The Karshi-Khanabad base was used to support US operations in Afghanistan, but the US-Uzbek honeymoon came to an end as, under public pressure, Washington urged a fair probe into the 2005 Andijan unrest. In response, Tashkent stated in July, 2005 that US forces were to leave Karshi-Khanabad within a span of six months, which they did by November of the same year, with the homeless aircraft relocating to Bagram airfield in Afghanistan or the Manas airbase leased to the US by Kyrgyzstan.
The plan for an Operative Reaction Center described by Kommersant implies a US military presence of more impressive proportions, as much of the US power would be shifted to the post-Soviet space.
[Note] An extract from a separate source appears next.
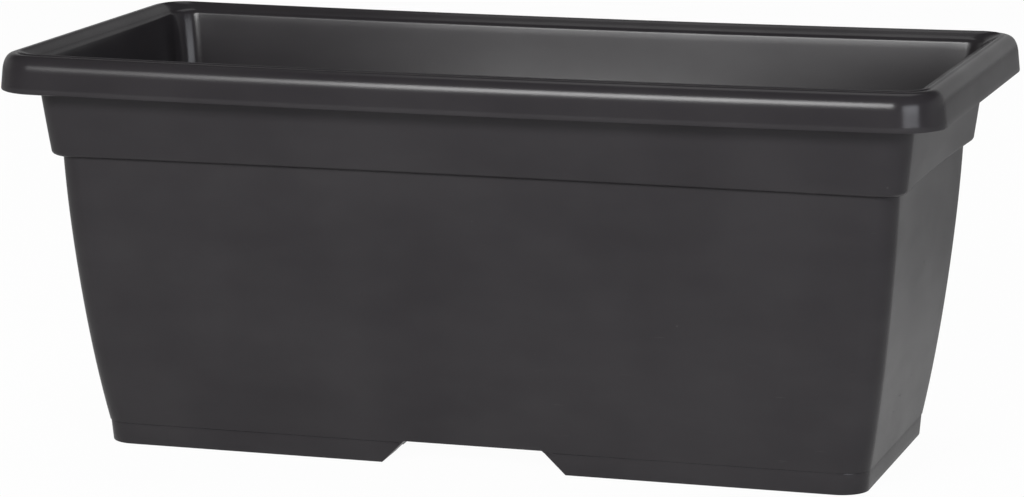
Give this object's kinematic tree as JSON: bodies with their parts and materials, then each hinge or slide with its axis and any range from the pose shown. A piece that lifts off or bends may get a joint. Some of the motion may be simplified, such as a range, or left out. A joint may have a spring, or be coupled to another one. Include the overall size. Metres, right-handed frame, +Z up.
{
  "type": "window box planter",
  "caption": "Deep rectangular window box planter with a rolled rim, stepped band, bowed tapering walls, feet with a gap between them and pull-out drain plugs.",
  "frame": {"origin": "on the ground under the middle of the trough, at the bottom centre of its box", "axes": "+X along the trough's length, +Y from its front to its back, +Z up"},
  "size_m": [0.8, 0.386, 0.341],
  "materials": {
    "anthracite_plastic": "satin moulded polypropylene, dark anthracite",
    "plug_plastic": "satin moulded polyethylene, near black"
  },
  "bodies": {
    "trough": {"trough_shell": "anthracite_plastic"},
    "plug_1": {"drain_plug_1": "plug_plastic"},
    "plug_2": {"drain_plug_2": "plug_plastic"},
    "plug_3": {"drain_plug_3": "plug_plastic"},
    "plug_4": {"drain_plug_4": "plug_plastic"}
  },
  "joints": [
    {"name": "plug_1_pull", "type": "slide", "parent": "trough", "child": "plug_1", "axis": [0, 0, 1], "range_m": [0, 0.04]},
    {"name": "plug_2_pull", "type": "slide", "parent": "trough", "child": "plug_2", "axis": [0, 0, 1], "range_m": [0, 0.04]},
    {"name": "plug_3_pull", "type": "slide", "parent": "trough", "child": "plug_3", "axis": [0, 0, 1], "range_m": [0, 0.04]},
    {"name": "plug_4_pull", "type": "slide", "parent": "trough", "child": "plug_4", "axis": [0, 0, 1], "range_m": [0, 0.04]}
  ]
}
If the US get a go-ahead in Uzbekistan, the new base would be packed with aircraft, armored vehicles, and support infrastructures like arsenals and food depots, while US forces on the premises would far outnumber those that formerly inhabited Karshi-Khanabad. Washington evidently hopes to engage with Uzbekistan as Central Asia's most populous republic and second-biggest economy strategically positioned in the region. Uzbekistan shares borders with Kazakhstan, Kyrgyzstan, Tajikistan, Turkmenistan, and Afghanistan and sits fairly close to Iran and China, all of the countries potentially falling within reach of US forces to be dispatched to the new base.
Under the circumstances, Moscow simply must take steps to dig into Kyrgyzstan and Tajikistan. A two-day negotiating marathon between Kyrgyz leader Almazbek Atambayev and Russia's deputy premier Igor Shuvalov took place in Bishkek this month, and at that time a package of three agreements – on military, economic, and energy cooperation – was scheduled to be inked next fall. Chances are that deals on the construction of the Kambarata-1 hydropower plant and the Upper Naryn hydropower cascade – both of key importance to Bishkek – will go through earlier than September 15. Above all, Kyrgyzstan said OK to a Russian military base on its soil (with a lease term of 15 years). Against that background, it does remain unclear whether the US airbase in Manas is there to stay or will be closed in line with Atambayev's campaign pledge.
A question mark also hangs over the role of Tajikistan in the disposition now taking shape. Talks between Moscow and Dushanbe meant to hammer out an agreement on the lease term for Russia's 201th base in the republic are deadlocked, and at the moment unofficial reports indicate that the Tajik administration has offered to renew the existing contract till 2016 instead of having it replaced, and promises greater flexibility later on. The problem, though, is that Tajikistan is to hold presidential and parliamentary elections in 2013-2014, the incumbent Emomali Rahmonov is being challenged by a cohort of rivals, some of them US-backed, and, given the prospects for regime change in Tajikistan, Moscow might raise strong objections to the delay.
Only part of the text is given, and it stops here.